The fstat system call retrieves information from the inode that a file descriptor refers to. It fills in a struct stat, defined in stat.h (kernel/stat.h) as:
#define T_DIR 1 // Directory
#define T_FILE 2 // File
#define T_DEVICE 3 // Device
struct stat {
int dev; // File system’s disk device
uint ino; // Inode number
short type; // Type of file
short nlink; // Number of links to file link后,会递增
uint64 size; // Size of file in bytes
};
读写相当于是同一个 inode节点。
The link system call creates another file system name referring to the same inode as an existing file. This fragment creates a new file named both a and b.
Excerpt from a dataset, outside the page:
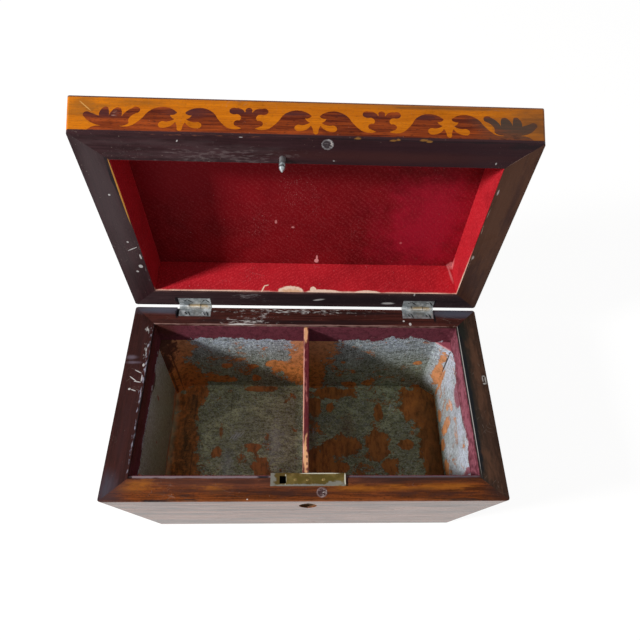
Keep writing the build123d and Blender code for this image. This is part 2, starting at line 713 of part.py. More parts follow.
with BuildPart() as key_post:
    post_length = LOCK_CASE_DEPTH - LOCK_CASE_WALL
    with Locations(Location((LOCK_X, CAVITY_FRONT, KEYHOLE_Z), (90, 0, 0))):
        Cylinder(
            KEY_POST_DIAMETER / 2, post_length, align=(Align.CENTER, Align.CENTER, Align.MIN)
        )
save(key_post, "lock_key_post")

# Butt hinges: the body's leaf has the two outer knuckles and the lid's leaf the middle one

for side, hinge_x in (("left", -HINGE_X), ("right", HINGE_X)):
    pin_line = Location((hinge_x, HINGE_Y, HINGE_Z), (0, 90, 0))
    knuckle = KNUCKLE_DIAMETER / 2
    bore = HINGE_PIN_DIAMETER / 2 + PIN_CLEARANCE
    ends = (hinge_x - HINGE_LENGTH / 2, hinge_x + HINGE_LENGTH / 2)
    leaf_front = HINGE_Y - LEAF_REACH
    screws = [place for place in hinge_screw_places(RIM_Z) if place[0] * hinge_x > 0]

    with BuildPart() as body_leaf:
        box_between((ends[0], leaf_front, RIM_Z - LEAF_THICKNESS), (ends[1], HINGE_Y, RIM_Z))
        with Locations(pin_line):
            Cylinder(knuckle, HINGE_LENGTH)
            Cylinder(knuckle + KNUCKLE_GAP, KNUCKLE_LENGTH + 2 * KNUCKLE_GAP, mode=Mode.SUBTRACT)
            Cylinder(bore, HINGE_LENGTH, mode=Mode.SUBTRACT)
        cut_head_seats(screws, 0)
        cut_screw_holes(screws, 0, SCREW_LENGTH)
    save(body_leaf, f"hinge_{side}_body_leaf")

    with BuildPart() as pin:
        with Locations(pin_line):
            Cylinder(HINGE_PIN_DIAMETER / 2, HINGE_LENGTH)
    save(pin, f"hinge_{side}_pin")

    with BuildPart() as lid_leaf:
        box_between((ends[0], leaf_front, LID_Z), (ends[1], HINGE_Y, LID_Z + LEAF_THICKNESS))
        with Locations(pin_line):
            Cylinder(knuckle + KNUCKLE_GAP, HINGE_LENGTH, mode=Mode.SUBTRACT)
        box_between(
            (hinge_x - KNUCKLE_LENGTH / 2, leaf_front, LID_Z),
            (hinge_x + KNUCKLE_LENGTH / 2, HINGE_Y, LID_Z + LEAF_THICKNESS),
        )
        with Locations(pin_line):
            Cylinder(knuckle, KNUCKLE_LENGTH)
            Cylinder(bore, HINGE_LENGTH, mode=Mode.SUBTRACT)
        lid_screws = [(x, y, LID_Z) for x, y, z in screws]
        cut_head_seats(lid_screws, 180)
        cut_screw_holes(lid_screws, 180, SCREW_LENGTH)
    save_open(lid_leaf, f"hinge_{side}_lid_leaf")

with BuildPart() as hinge_body_screws:
    add_screws(hinge_screw_places(RIM_Z), 0, SCREW_LENGTH)
save(hinge_body_screws, "hinge_body_screws")

with BuildPart() as hinge_lid_screws:
    add_screws(hinge_screw_places(LID_Z), 180, SCREW_LENGTH)
save_open(hinge_lid_screws, "hinge_lid_screws")

# Lid: walls, facings, hipped top and papers

for side in SIDES:
    with BuildPart() as wall:
        lid_core()
        box_between(
            (-LID_CAVITY_X, LID_CAVITY_FRONT, LID_Z),
            (LID_CAVITY_X, LID_CAVITY_BACK, LID_CEILING_Z),
            mode=Mode.SUBTRACT,
        )
        keep_side(
            side, LID_CAVITY_X, LID_CAVITY_FRONT, LID_CAVITY_BACK, LID_BOARD_FOOT, LID_CEILING_Z
        )
        if side == "front":
            cut_stud_hole()
        if side == "back":
            cut_screw_holes(hinge_screw_places(LID_Z), 180, SCREW_LENGTH + GLUE_LINE)
    save_open(wall, f"lid_{side}_wall")

for side in SIDES:
    with BuildPart() as facing:
        sloping_block(LID_Z, LID_BOARD_FOOT, LID_Z, 0, CORNER_RADIUS)
        box_between(
            (-LID_CAVITY_X, LID_CAVITY_FRONT, LID_Z),
            (LID_CAVITY_X, LID_CAVITY_BACK, LID_BOARD_FOOT),
            mode=Mode.SUBTRACT,
        )
        keep_side(side, LID_CAVITY_X, LID_CAVITY_FRONT, LID_CAVITY_BACK, LID_Z, LID_BOARD_FOOT)
        if side == "front":
            cut_disc_seat(LID_DISC_Y, LID_Z, -1)
            cut_stud_hole()
        if side == "back":
            cut_hinge_barrels()
            cut_hinge_leaves(LID_Z, LID_Z + LEAF_THICKNESS + GLUE_LINE, False)
            cut_screw_holes(hinge_screw_places(LID_Z), 180, SCREW_LENGTH)
    save_open(facing, f"lid_{side}_rim")

with BuildPart() as lid_top_panel:
    lid_core()
    box_between(
        (-RIM_LENGTH, -RIM_DEPTH, LID_CEILING_Z),
        (RIM_LENGTH, RIM_DEPTH, CORE_TOP_Z),
        mode=Mode.INTERSECT,
    )
save_open(lid_top_panel, "lid_top_panel")

for side in SIDES:
    with BuildPart() as hip:
        sloping_block(HIP_FOOT_Z, CORE_TOP_Z, LID_Z, 0, CORNER_RADIUS)
        tapered_block(
            [
                (HIP_FOOT_Z, BAND_TOP_SPREAD + HIP_VENEER_RUN),
                (CORE_TOP_Z, DECK_SPREAD + HIP_VENEER_RUN),
            ],
            mode=Mode.INTERSECT,
        )
        lid_core(mode=Mode.SUBTRACT)
        keep_even_side(side, HIP_FOOT_Z, CORE_TOP_Z)
    save_open(hip, f"lid_{side}_hip_veneer")

with BuildPart() as deck_veneer:
    tapered_block([(CORE_TOP_Z, DECK_SPREAD + HIP_VENEER_RUN), (DECK_Z, DECK_SPREAD)])
save_open(deck_veneer, "lid_top_veneer")

with BuildPart() as lid_ceiling_paper:
    box_between(
        (-LID_CAVITY_X, LID_CAVITY_FRONT, LID_CEILING_Z - PAPER),
        (LID_CAVITY_X, LID_CAVITY_BACK, LID_CEILING_Z),
    )
save_open(lid_ceiling_paper, "lid_ceiling_paper")

with BuildPart() as lid_wall_paper:
    box_between(
        (-LID_CAVITY_X, LID_CAVITY_FRONT, LID_Z + PAPER),
        (LID_CAVITY_X, LID_CAVITY_BACK, LID_CEILING_Z - PAPER),
    )
    box_between(
        (-LID_CAVITY_X + PAPER, LID_CAVITY_FRONT + PAPER, LID_Z + PAPER),
        (LID_CAVITY_X - PAPER, LID_CAVITY_BACK - PAPER, LID_CEILING_Z - PAPER),
        mode=Mode.SUBTRACT,
    )
save_open(lid_wall_paper, "lid_wall_paper")

with BuildPart() as lid_disc:
    with Locations((DISC_X, LID_DISC_Y, LID_Z + DISC_THICKNESS / 2)):
        Cylinder(DISC_DIAMETER / 2, DISC_THICKNESS)
save_open(lid_disc, "lid_rim_disc")

with BuildPart() as lid_stud:
    with BuildSketch(Plane(origin=STUD_PLACE, x_dir=(1, 0, 0), z_dir=(0, -1, 0))):
        with BuildLine():
            shank = STUD_SHANK_DIAMETER / 2
            body = STUD_DIAMETER / 2
            neck = STUD_GROOVE_DIAMETER / 2
            groove_foot = STUD_GROOVE_START + STUD_GROOVE_WIDTH
            Polyline(
                (0, STUD_SHANK_LENGTH),
                (shank, STUD_SHANK_LENGTH),
                (shank, 0),
                (body, 0),
                (body, -STUD_GROOVE_START),
                (neck, -STUD_GROOVE_START),
                (neck, -groove_foot),
                (body, -groove_foot),
                (body, STUD_TIP - STUD_LENGTH),
                (STUD_TIP_DIAMETER / 2, -STUD_LENGTH),
                (0, -STUD_LENGTH),
                close=True,
            )
        make_face()
    revolve(axis=Axis(STUD_PLACE, (0, 0, 1)))
save_open(lid_stud, "lid_stud")

# Marquetry on the lid's front band: the dark scroll is let into the satinwood ground

with BuildSketch() as wave:
    with BuildLine():
        arcs(TONGUE, WAVE_BACK + WAVE_CURL + WAVE_LOBE + WAVE_HEEL)
        Polyline(WAVE_HEEL[-1], (FRIEZE_PITCH, 0), (0, 0), (0, TONGUE[1]), TONGUE)
    make_face()

with BuildSketch() as palmette:
    with BuildLine():
        arcs(PALMETTE_TIP, PALMETTE_LOBE)
        Line(PALMETTE_LOBE[-1], PALMETTE_NOTCH)
        arcs(PALMETTE_NOTCH, PALMETTE_LEAF + PALMETTE_FOOT)
        Polyline(PALMETTE_FOOT[-1], TONGUE, PALMETTE_ROOT, PALMETTE_TIP)
    make_face()
    mirror(about=Plane.YZ)

with BuildSketch() as end_palmette:
    with BuildLine():
        arcs(
            END_START,
            END_SIDE_LEAF + END_SECOND_LEAF + END_THIRD_LEAF + END_FOURTH_LEAF + END_FOOT,
        )
        Polyline(END_FOOT[-1], END_ROOT, END_START)
    make_face()
    with BuildLine():
        arcs(END_STRIP_START, END_STRIP)
        Polyline(END_STRIP[-1], (0, TONGUE[1]), (0, 0), END_STRIP_START)
    make_face()

with BuildSketch() as drawing:
    for step in (-3, -1, 1):
        with Locations((FRIEZE_CENTRE + step * FRIEZE_PITCH, 0)):
            add(wave.sketch)
    for step in (-1, 1, 3):
        with Locations((FRIEZE_CENTRE + step * FRIEZE_PITCH, 0)):
            add(mirror(wave.sketch, about=Plane.YZ, mode=Mode.PRIVATE))
    for step in (-1, 1):
        with Locations((FRIEZE_CENTRE + step * FRIEZE_PITCH, 0)):
            add(palmette.sketch)
    with Locations((FRIEZE_CENTRE - 3 * FRIEZE_PITCH, 0)):
        add(end_palmette.sketch)
    with Locations((FRIEZE_CENTRE + 3 * FRIEZE_PITCH - END_SHIFT, 0)):
        add(mirror(end_palmette.sketch, about=Plane.YZ, mode=Mode.PRIVATE))
    scale(by=RIM_LENGTH / FRIEZE_LENGTH)

with BuildSketch(leaning_plane(0, LID_Z, LID_Z)) as frieze:
    add(drawing.sketch)

for wood, mode in (("scroll", Mode.INTERSECT), ("ground", Mode.SUBTRACT)):
    with BuildPart() as marquetry:
        band_skin("front")
        extrude(frieze.sketch, amount=2 * BAND_VENEER, both=True, mode=mode)
    save_open(marquetry, f"lid_front_band_{wood}")

for side in ("right", "back", "left"):
    with BuildPart() as band:
        band_skin(side)
        if side == "back":
            cut_hinge_barrels()
    save_open(band, f"lid_{side}_band")
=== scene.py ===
"""Finishes and small fittings of a sarcophagus-shaped tea box that stands open."""

import json
import math

import bpy
from mathutils import Matrix, Vector

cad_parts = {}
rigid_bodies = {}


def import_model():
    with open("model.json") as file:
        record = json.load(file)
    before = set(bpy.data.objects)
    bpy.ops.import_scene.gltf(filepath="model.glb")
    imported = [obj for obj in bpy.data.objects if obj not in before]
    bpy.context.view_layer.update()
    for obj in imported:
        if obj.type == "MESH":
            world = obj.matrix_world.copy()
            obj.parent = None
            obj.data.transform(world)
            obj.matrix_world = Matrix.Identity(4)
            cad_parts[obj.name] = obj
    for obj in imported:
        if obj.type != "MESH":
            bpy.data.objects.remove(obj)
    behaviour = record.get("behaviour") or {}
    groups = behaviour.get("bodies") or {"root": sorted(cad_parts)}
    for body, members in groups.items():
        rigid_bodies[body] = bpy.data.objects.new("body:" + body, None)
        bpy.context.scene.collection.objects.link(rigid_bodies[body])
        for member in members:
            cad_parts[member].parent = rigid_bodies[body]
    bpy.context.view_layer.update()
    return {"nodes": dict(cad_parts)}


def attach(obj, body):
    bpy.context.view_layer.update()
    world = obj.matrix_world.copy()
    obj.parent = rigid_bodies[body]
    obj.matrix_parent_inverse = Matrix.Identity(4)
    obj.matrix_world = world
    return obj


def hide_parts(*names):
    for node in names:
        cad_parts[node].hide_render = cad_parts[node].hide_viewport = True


bl_info = {
    "name": "Sarcophagus Box Finishes",
    "version": (1, 0, 0),
    "blender": (4, 5, 0),
    "location": "View3D > Sidebar > Tea Box",
    "description": "Gives the sarcophagus box its woods, papers, foil and fittings, and its stage",
    "category": "Object",
}

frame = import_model()
SIDES = ("front", "right", "back", "left")
MM = 0.001
WHITE = (1.0, 1.0, 1.0, 1.0)
MARKS = {  # raggedness, grain per metre, softness of the edge and thinness of each kind of mark
    "cut": (0.12, 500.0, 0.10, 0.0),
    "worn": (0.90, 420.0, 0.35, 0.0),
    "soft": (0.60, 90.0, 0.80, 0.0),
    "dusty": (1.90, 900.0, 0.50, 1.0),
    "mottled": (1.30, 320.0, 0.70, 0.35),
    "torn": (0.80, 170.0, 0.60, 0.0),
}
BOX_RIM, LID_RIM = 95.5, 70.8  # the box's rim along Z and the open lid's rim along Y, in mm
FACES = {  # the axis that each face is square to, where it lies on it and how deep its marks go, in mm
    "box rim": ("Z", BOX_RIM, 3.0),
    "lid rim": ("Y", LID_RIM, 3.0),
    "band": ("Z", 238.0, 9.0),
    "ledge": ("Z", 94.0, 3.0),
    "divider": ("Z", 93.0, 3.0),
    "ceiling": ("Y", 96.5, 3.0),
    "lid back": ("Z", 112.5, 3.0),
    "lid right": ("X", 103.2, 3.0),
    "floor": ("Z", 9.3, 3.0),
    "back wall": ("Y", 54.6, 3.0),
    "left wall": ("X", -104.8, 3.0),
    "right wall": ("X", 104.8, 3.0),
}
HINGES = (("left", -78.6), ("right", 78.6))  # the middle of each hinge along the box, in mm
PIN = (70.65, 95.65)  # the hinge pins' place along Y and Z, in mm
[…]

open("a", O_CREATE|O_WRONLY);
link("a", "b");
Reading from or writing to a is the same as reading from or writing to b. Each inode is identified by a unique inode number. After the code sequence above, it is possible to determine that a and b refer to the same underlying contents by inspecting the result of fstat: both will return the same inode number (ino), and the nlink count will be set to 2.
rm 删除操作,就是调用的unlink 系统调用
The unlink system call removes a name from the file system. The file’s inode and the disk space holding its content are only freed when the file’s link count is zero and no file descriptors refer to it. Thus adding
unlink("a");
to the last code sequence leaves the inode and file content accessible as b.
下面是一种创建临时inode节点的方法,当进程退出,会自动清理掉
fd = open("/tmp/xyz", O_CREATE|O_RDWR);
unlink("/tmp/xyz");
Furthermore, is an idiomatic way to create a temporary inode with no name that will be cleaned up when the process closes fd or exits.